WHAT YOU SHOULD DO:
Return each line containing "from".

AVAILABLE DATA:
_ _ _ _ _ _ _

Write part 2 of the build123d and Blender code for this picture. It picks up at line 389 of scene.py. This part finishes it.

_ _ _ _ _ _ _

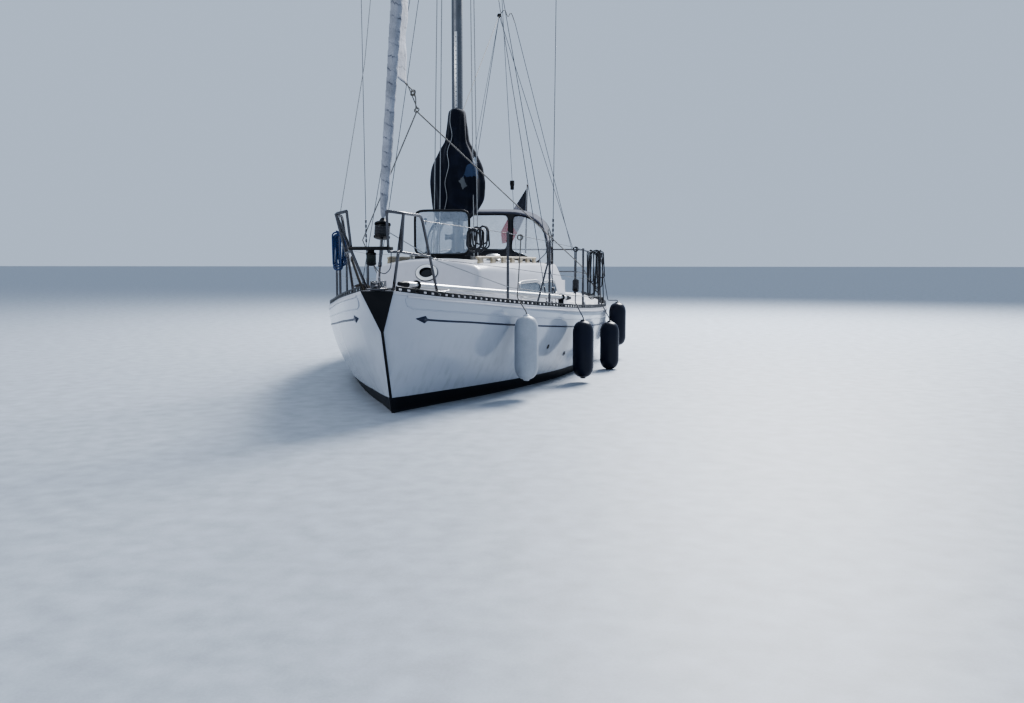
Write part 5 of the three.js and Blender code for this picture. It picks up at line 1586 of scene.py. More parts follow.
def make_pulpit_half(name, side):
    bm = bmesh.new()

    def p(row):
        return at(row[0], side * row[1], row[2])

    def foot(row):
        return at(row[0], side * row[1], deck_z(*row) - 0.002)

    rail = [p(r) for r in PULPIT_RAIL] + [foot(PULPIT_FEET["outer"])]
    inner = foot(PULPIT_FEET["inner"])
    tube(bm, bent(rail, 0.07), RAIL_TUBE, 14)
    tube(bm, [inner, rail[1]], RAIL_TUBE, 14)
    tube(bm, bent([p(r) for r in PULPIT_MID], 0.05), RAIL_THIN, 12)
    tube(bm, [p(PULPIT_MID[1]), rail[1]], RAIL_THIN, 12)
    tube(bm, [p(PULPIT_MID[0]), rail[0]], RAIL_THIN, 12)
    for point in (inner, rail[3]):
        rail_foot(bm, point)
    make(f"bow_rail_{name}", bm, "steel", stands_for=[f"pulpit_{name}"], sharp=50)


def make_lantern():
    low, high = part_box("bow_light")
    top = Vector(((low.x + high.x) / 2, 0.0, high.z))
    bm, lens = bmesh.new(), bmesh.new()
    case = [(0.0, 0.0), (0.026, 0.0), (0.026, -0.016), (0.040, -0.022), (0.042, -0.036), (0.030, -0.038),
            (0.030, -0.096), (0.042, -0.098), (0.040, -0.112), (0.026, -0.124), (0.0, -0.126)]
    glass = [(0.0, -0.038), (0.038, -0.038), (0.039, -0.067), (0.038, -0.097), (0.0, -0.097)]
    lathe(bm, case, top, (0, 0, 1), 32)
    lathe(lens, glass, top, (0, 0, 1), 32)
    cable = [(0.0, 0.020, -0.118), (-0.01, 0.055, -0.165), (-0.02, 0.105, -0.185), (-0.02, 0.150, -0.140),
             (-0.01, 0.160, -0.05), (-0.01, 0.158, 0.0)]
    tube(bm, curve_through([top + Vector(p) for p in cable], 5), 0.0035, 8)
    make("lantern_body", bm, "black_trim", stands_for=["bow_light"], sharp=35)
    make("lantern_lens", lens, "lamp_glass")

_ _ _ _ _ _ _

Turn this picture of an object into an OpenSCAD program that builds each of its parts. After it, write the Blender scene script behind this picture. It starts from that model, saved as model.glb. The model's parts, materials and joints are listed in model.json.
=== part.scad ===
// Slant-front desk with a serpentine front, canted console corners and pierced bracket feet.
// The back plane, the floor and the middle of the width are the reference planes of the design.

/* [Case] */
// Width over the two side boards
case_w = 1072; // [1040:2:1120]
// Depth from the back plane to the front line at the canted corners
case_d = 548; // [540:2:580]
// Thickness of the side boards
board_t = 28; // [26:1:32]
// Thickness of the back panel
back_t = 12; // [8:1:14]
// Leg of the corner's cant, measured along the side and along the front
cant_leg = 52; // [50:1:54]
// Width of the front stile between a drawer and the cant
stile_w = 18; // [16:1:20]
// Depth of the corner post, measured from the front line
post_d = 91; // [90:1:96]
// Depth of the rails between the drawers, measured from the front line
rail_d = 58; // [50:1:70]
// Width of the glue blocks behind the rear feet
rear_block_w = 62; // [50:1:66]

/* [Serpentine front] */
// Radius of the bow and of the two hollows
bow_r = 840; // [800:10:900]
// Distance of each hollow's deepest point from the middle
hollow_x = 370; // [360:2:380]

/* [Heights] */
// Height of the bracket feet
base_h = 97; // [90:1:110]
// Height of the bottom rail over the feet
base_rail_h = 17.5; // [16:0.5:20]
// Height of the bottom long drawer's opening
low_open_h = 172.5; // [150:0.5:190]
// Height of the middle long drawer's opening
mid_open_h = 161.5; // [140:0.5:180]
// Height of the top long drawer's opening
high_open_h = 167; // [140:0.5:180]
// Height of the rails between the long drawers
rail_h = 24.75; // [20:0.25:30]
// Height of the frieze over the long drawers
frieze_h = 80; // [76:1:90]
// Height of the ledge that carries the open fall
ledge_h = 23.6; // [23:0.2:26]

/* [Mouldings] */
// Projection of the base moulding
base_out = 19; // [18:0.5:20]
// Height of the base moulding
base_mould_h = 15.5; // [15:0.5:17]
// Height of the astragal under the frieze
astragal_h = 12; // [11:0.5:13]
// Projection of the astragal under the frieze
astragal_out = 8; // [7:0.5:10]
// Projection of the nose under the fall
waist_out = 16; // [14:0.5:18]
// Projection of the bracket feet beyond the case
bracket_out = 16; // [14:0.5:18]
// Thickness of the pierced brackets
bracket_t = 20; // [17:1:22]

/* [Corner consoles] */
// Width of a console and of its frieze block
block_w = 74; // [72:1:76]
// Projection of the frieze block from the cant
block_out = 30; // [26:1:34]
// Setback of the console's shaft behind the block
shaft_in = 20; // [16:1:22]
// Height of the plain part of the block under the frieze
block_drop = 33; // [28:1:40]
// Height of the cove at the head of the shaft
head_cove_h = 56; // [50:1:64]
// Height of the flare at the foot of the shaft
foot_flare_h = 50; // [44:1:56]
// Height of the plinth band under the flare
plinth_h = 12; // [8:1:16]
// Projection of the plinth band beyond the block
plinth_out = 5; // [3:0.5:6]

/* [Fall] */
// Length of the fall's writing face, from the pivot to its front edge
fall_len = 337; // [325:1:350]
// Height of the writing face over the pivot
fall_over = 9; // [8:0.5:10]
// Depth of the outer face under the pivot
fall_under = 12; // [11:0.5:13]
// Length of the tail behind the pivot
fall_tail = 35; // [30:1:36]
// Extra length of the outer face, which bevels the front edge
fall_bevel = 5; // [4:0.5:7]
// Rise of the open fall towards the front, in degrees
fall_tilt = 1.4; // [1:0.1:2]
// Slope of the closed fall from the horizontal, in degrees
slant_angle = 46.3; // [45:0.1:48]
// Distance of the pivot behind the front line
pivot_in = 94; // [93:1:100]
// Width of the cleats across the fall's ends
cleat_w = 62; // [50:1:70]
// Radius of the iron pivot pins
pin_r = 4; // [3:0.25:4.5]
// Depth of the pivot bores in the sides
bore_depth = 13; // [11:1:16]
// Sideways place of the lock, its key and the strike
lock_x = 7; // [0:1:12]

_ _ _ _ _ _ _

FINAL ANSWER:
Turn this picture of an object into an OpenSCAD program that builds each of its parts. After it, write the Blender scene script behind this picture. It starts from that model, saved as model.glb. The model's parts, materials and joints are listed in model.json.
// Depth from the back plane to the front line at the canted corners
// Depth of the corner post, measured from the front line
// Depth of the rails between the drawers, measured from the front line
// Distance of each hollow's deepest point from the middle
// Projection of the frieze block from the cant
// Length of the fall's writing face, from the pivot to its front edge
// Slope of the closed fall from the horizontal, in degrees